Hacker News new | ask | show | jobs
by roxolotl 295 days ago
The big thing here is that they can’t even be confident. There is no there there. They are a, admittedly very useful, statistical model. Ascribing confidence to it is an anthropomorphizing mistake which is easy to make since we’re wired to trust text that feels human.

They are at their most useful when it is cheaper to verify their output than it is to generate it yourself. That’s why code is rather ok; you can run it. But once validation becomes more expensive than doing it yourself, be it code or otherwise, their usefulness drops off significantly.

3 comments

The article buries the lede by waiting until the very end to talk about solutions like having the LLM write DSL code. Presumably if you feed an LLM your orders table and a question about it, you'll get an answer that you can't trust. But if you ask it to write some SQL or similar thing based on your database to get the answer and run it, you can have more confidence.
Until it mishandles a NULL somewhere in a condition on does JOIN instead of a LEFT JOIN and outputs something plausibly-looking that is just plain wrong. To verify it you'll need to do the work that it would take to write it anyway.
I disagree, both because LLMs can be less likely to make those errors than a lot of humans, and because it's easier for me to review and critique its code than to review my own. I can also have a basis for testing, and I can tell it to fix problems in the code rather than having it make up a new answer.

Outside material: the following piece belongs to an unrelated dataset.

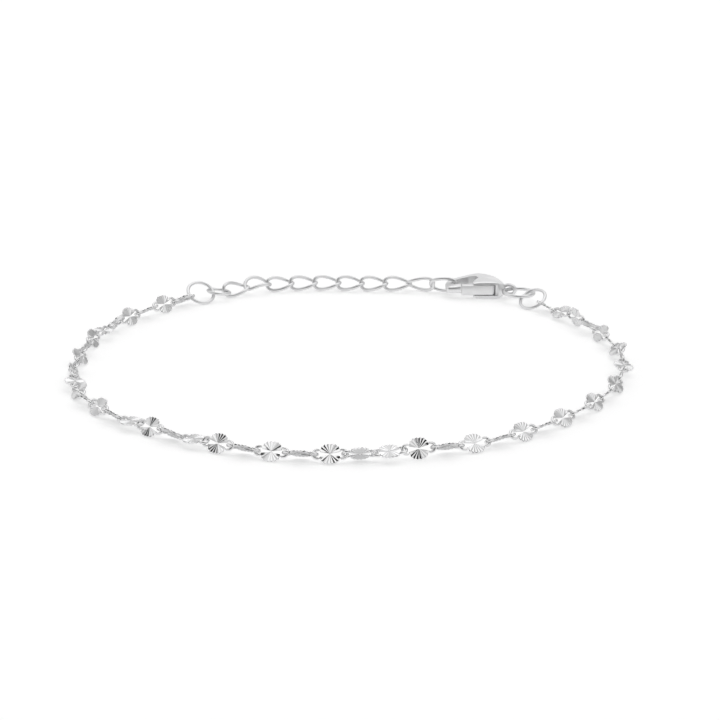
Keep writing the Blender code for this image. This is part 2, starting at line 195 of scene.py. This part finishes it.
def fan_line(angle, ridge, lip):
    out = Vector((math.cos(angle), math.sin(angle), 0))
    across = abs(2 * out.y / DISC_WIDTH) ** DISC_SQUARENESS
    squared = abs(2 * out.x / DISC_LENGTH) ** DISC_SQUARENESS + across
    rim = squared ** (-1 / DISC_SQUARENESS) - (0 if ridge else SCALLOP)
    if lip:
        half_gap = WAIST_GAP / 2 + SLOT_SLOPE * LIP_REACH
        inner = Vector((math.copysign(LIP_REACH, out.x), math.copysign(half_gap, out.y), 0))
    else:
        inner = out * WAIST_GAP / 2 / (abs(out.y) - SLOT_SLOPE * abs(out.x))
    upper = []
    for share, thickness in FAN_PROFILE:
        point = (out * rim).lerp(inner, share)
        half = CENTRE_HALF + ((RIDGE_HALF if ridge else VALLEY_HALF) - CENTRE_HALF) * point.length / rim
        upper.append(point + Vector((0, 0, half * thickness)))
    lower = [Vector((p.x, p.y, -p.z)) for p in upper[-2:0:-1]]
    return upper + lower


def wire_ring(place, outward):
    turns = [math.tau * k / ROUND_STEPS for k in range(ROUND_STEPS)]
    up = Vector((0, 0, 1))
    return [place + LINK_WIRE / 2 * (math.cos(t) * outward + math.sin(t) * up) for t in turns]


def disc_link():
    tip = Vector((LINK_WIRE / 2 - LINK_LENGTH / 2, 0, 0))
    fan = []
    for k in range(FAN_LINES):
        angle = FAN_CORNER + k / (FAN_LINES - 1) * (math.pi - 2 * FAN_CORNER)
        fan.append(fan_line(angle, k % 2 == 0, k in (0, FAN_LINES - 1)))
    other_lip = [Vector((p.x, -p.y, p.z)) for p in fan[-1]]
    flip = Matrix.Diagonal((1, -1, 1))
    wire = [
        fan[-1],
        wire_ring(WIRE_ROOT, ROOT_OUT),
        wire_ring(WIRE_SHOULDER, SHOULDER_OUT),
        wire_ring(tip, Vector((-1, 0, 0))),
        wire_ring(flip @ WIRE_SHOULDER, flip @ SHOULDER_OUT),
        wire_ring(flip @ WIRE_ROOT, flip @ ROOT_OUT),
        other_lip,
    ]
    half = fan + smooth_run(wire, WIRE_STEPS)[1:-1]
    bm = bmesh.new()
    loft(bm, half + [[Vector((-p.x, -p.y, p.z)) for p in section] for section in half])
    return bm


def main_axes(node):
    """A matrix to a node's middle, with its longest way as X and its thinnest as Z."""
    points = np.array([vertex.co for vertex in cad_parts[node].data.vertices])
    middle = points.mean(axis=0)
    axes = np.linalg.eigh(np.cov((points - middle).T))[1]
    long_way, thin_way = Vector(axes[:, 2]), Vector(axes[:, 0])
    turned = Matrix((long_way, thin_way.cross(long_way), thin_way)).transposed().to_4x4()
    return Matrix.Translation(Vector(middle)) @ turned


cut_silver = silver(
    "diamond_cut_silver",
    (0.81, 0.81, 0.815),
    edge=0.58,
    polish=0.10,
    cloudiness=0.10,
    grain=9000.0,
    grain_height=0.006 * MM,
)
for number in range(1, LINK_COUNT + 1):
    node = f"disc_link_{number:02d}"
    link = disc_link()
    link.transform(main_axes(node))
    finish(f"cut_link_{number:02d}", link, cut_silver, "bracelet", [node], sharp=28)

# Jump rings. Four plain rings of round silver wire, bent round and closed: two join the disc chain to the
# extension chain, and two join it to the clasp. They hang loosely in each other, each tilted its own way.
RING_SIZES = {
    "end_ring": (3.88 * MM, 0.44 * MM),
    "extension_ring": (3.28 * MM, 0.44 * MM),
    "clasp_ring_large": (4.38 * MM, 0.48 * MM),
    "clasp_ring_small": (3.82 * MM, 0.42 * MM),
}
RING_STEPS = 56
wire_silver = silver(
    "drawn_wire_silver",
    (0.81, 0.81, 0.815),
    edge=0.74,
    polish=0.36,
    cloudiness=0.12,
    grain=6000.0,
    grain_height=0.006 * MM,
)
for node, (diameter, wire) in RING_SIZES.items():
    ring = bmesh.new()
    middle_line = (diameter - wire) / 2
    upright = Matrix.Translation((middle_line, 0, 0)) @ Matrix.Rotation(math.pi / 2, 4, "X")
    bmesh.ops.create_circle(ring, segments=ROUND_STEPS, radius=wire / 2, matrix=upright)
    bmesh.ops.spin(
        ring,
        geom=ring.verts[:] + ring.edges[:],
        cent=(0, 0, 0),
        axis=(0, 0, 1),
        angle=math.tau,
        steps=RING_STEPS,
        use_merge=True,
    )
    bmesh.ops.recalc_face_normals(ring, faces=ring.faces)
    ring.transform(main_axes(node))
    finish(node.replace("ring", "round_ring"), ring, wire_silver, "bracelet", [node])

# Extension chain. Ten oval links of round wire, each twisted about its length like a curb chain's and hung in
# the next. The first hangs in its jump ring, and the last two stand more on edge, up to the clasp's hook.
CURB_LENGTH = 3.95 * MM
CURB_WIDTH = 2.36 * MM
CURB_WIRE = 0.46 * MM
CURB_SQUARENESS = 2.5
CURB_STEPS = 44
CURB_HANGS = (
    (-16.64, 29.09, 1.00),
    (-13.85, 30.48, 1.02),
    (-11.00, 31.75, 1.02),
    (-7.94, 32.26, 1.02),
    (-4.80, 32.44, 1.02),
    (-1.68, 32.35, 1.02),
    (1.42, 32.15, 1.02),
    (4.55, 32.00, 1.04),
    (7.66, 31.84, 1.08),
    (10.72, 31.25, 1.18),
    (13.73, 30.39, 1.33),
)
# Each link's turn about the chain and its twist from end to end, in degrees, and its arch in millimetres.
USUAL_TURN = (36, 84, 0.0)
CURB_TURNS = (USUAL_TURN, (20, 40, 0.6), *[USUAL_TURN] * 6, (118, 60, 0.0), (108, 30, 0.0))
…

If what I am doing is summarizing data and it will likely have uncertainty as a result, I can include statistics in the specification of what I want.

I have also been impressed from time to time where Claude Code catches a mistake I would have written. For example, I asked it to create a configuration file with some names of my staff to use for a query. It then ran the query and noticed that one name I gave was not in the database, but that there was a similar name, and it recommended changing the config.

I am pessimistic about whether these tools are intelligent or will ever achieve intelligence, but where they are useful, we should use them.

Agreed. All these attempts to benchmark LLM performance based on the interpreted validity of the outputs are completely misguided. It may be the semantics of "context" causing people to anthropomorphize the models (besides the lifelike outputs.) Establishing context for humans is the process of holding external stimuli against an internal model of reality. Context for an LLM is literally just "the last n tokens". In that case, the performance would be how valid the most probablistic token was with the prior n tokens being present, which really has nothing to do with the perceived correctness of the output.
But as a statistical model, it should be able to report some notion of statistical uncertainty, not necessarily in its next-token outputs, but just as a separate measure. Unfortunately, there really doesn't seem to be a lot of effort going into this.
Even then, wouldn't its uncertainty be about the probability of the output given the input? That's different from probability of being correct in some factual sense. At least for this class of models.
There are many types of model uncertainty, but factual errors should play a role in conditional uncertainties. If you do it right, then you can report when the output is truly veering into out-of-distribution territory.
The statistical certainty is indeed present in the model. Each token comes with a probablility; if your softmax results approach a uniform distribution (i.e. all selected tokens at the given temp have near equal probabilities), then the next most likely token is very uncertain. Reporting the probabilities of the returned tokens can help the user understand how likely hallucinations are. However, that information is deliberately obfuscated now, to prevent distillation techniques.
That is not the same thing! You are talking about the point distribution of the next token. We are talking about the uncertainty associated with each of those candidate tokens; a distribution of distributions.

It's the difference between a categorical distribution and a Dirichlet. https://en.wikipedia.org/wiki/Dirichlet_distribution

I think we're talking about the same thing. I should be clear that I don't think the selected token probabilities being reported are enough, but if you're reporting each returned tokens probability (both selected and discarded) and aggregating the cumulative probabilities of the given context, it should be possible to see when you're trending centrally towards uncertainty.
No, it isn't the same thing. The softmax probabilities are estimates; they're part of the prediction. The other poster is talking about the uncertainty in these estimates, so the uncertainty in the softmax probabilities.

The softmax probabilities are usually not a very good indication of uncertainty, as the model is often overconfident due to neural collapse. The uncertainty in the softmax probabilities is a good indication though, and can be used to detect out-of-distribution entries or poor predictions.